Odds of a rate cut at the Federal Reserve's May meeting fell to around 19% on the CME FedWatch tool late Tuesday. Rate cut odds are close to 73% for June. Despite another round of solid corporate earnings and receding Treasury yields, stocks stepped back Tuesday following two straight higher sessions. Investors kept an eye on China after Bloomberg reported that Beijing told airlines not to accept any Boeing deliveries or U.S. aircraft gear.
Separately, Bloomberg reported Tuesday there's been little trade negotiation progress between Europe and the United States, a news story that might have kept pressure on stocks late yesterday.

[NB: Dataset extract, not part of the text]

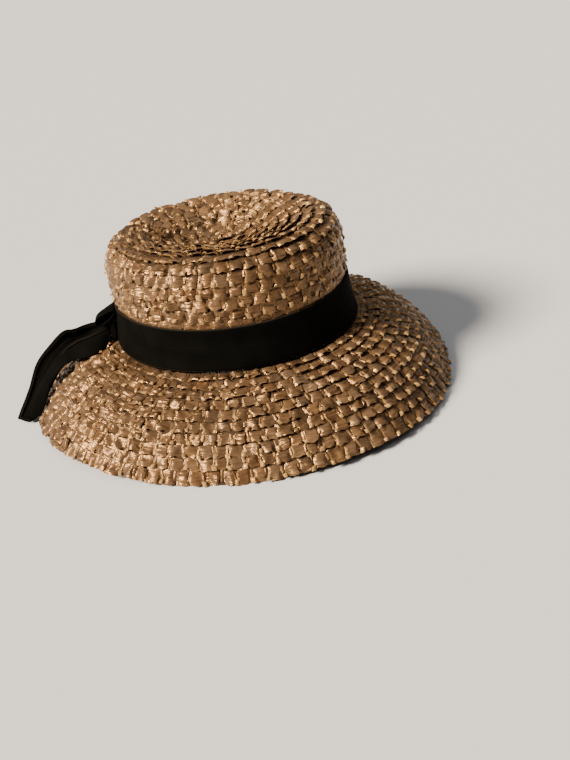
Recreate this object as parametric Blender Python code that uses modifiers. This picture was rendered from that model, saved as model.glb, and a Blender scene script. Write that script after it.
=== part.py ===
"""Straw hat: an oval crown with a dished top, a turned-down brim of sewn straw rows, and a
velvet ribbon round the foot of the crown that is tied at the back. Metres, +Z up, the hat's
front towards -Y. It rests on four level places of its rim."""

import math

import bmesh
import bpy
from mathutils import Matrix, Vector

HAT = "straw_hat"
GAP = 0.0003                # between pieces that touch

CROWN_LENGTH = 0.2046       # outside, at the foot of the crown
CROWN_WIDTH = 0.1718
CROWN_HEIGHT = 0.0886       # from the foot to the top of the shoulder
WAIST_HEIGHT = 0.0345       # the wall draws in up to here
WAIST_DEPTH = 0.0047
SHOULDER_RADIUS = 0.020
CROWN_TILT = 0.0015         # the front of the top is this much higher, and the back lower
DISH_DEPTH = 0.012
TIP_FLAT = 0.012            # half length of the level disc in the middle of the top

BRIM_WIDTH = 0.076          # seen from above
BRIM_DROP = 0.0547          # from the crown's foot to the middle height of the rim
BRIM_TURN = 3.0             # how late the brim turns down
BRIM_SLOPE = 0.3            # share of the drop that is an even slope
RIM_WAVE = 0.0035
RIM_SWAY = 0.002

STRAW_WALL = 0.003
ROW_WIDTH = 0.0112
ROW_RELIEF = 0.0008

RIBBON_WIDTH = 0.036
BAND_THICKNESS = 0.0013
TAIL_THICKNESS = 0.0018
CREASE_DEPTH = 0.0016

BOW_PLACE = 0.016           # from the middle of the back, towards the wearer's right
KNOT_WIDTH = 0.018
KNOT_HEIGHT = 0.028
KNOT_DEPTH = 0.005
KNOT_BEVEL = 0.002
LOOP_HEIGHT = 0.008
LOOP_DEPTH = 0.012
LOOP_WIDTH = 0.015
LOOP_PINCH = 0.6            # share of the loop's height that is left at the knot
LOOP_DROOP = 66.0           # degrees below level
LOOP_DROP = 0.0005          # below the top of the knot's flat face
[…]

Sector-wise Tuesday, most of the market clustered within 0.5% of unchanged on either side of the ledger, led by a mix of defensive and growth names. Financials led the way, helped by strong earnings from Bank of America and Citigroup released early in the day.
Encouraging words about consumer spending from bank CEOs over the past few days helped ease some of the concern over the impact from trade turmoil, though they still see elevated recession risk. Defense of real estate and utilities also were among gainers Tuesday, with Infotech and Energy rounding out positive sector performers despite sinking crude oil prices as the demand outlook fell.
Volume on Wall Street Tuesday was below average through midday, Briefing.com noted, perhaps indicating lack of solid conviction among traders. Technically, the S&P 500 hasn't done much to test resistance at 5,500 and above this week.
The Dow Jones Industrial Average slipped 155.83 points Tuesday, or 0.38%, to 40,368.96. The S&P 500 Index lost 9.34 points, or 0.17%, to 5,396.63. And the Nasdaq Composite fell 8.32 points, or 0.05%, to 16,823.17.
The Russell 2000 small cap index, sometimes seen as a leading indicator for the market, managed a slight gain. This has been the Schwab Market Update Podcast.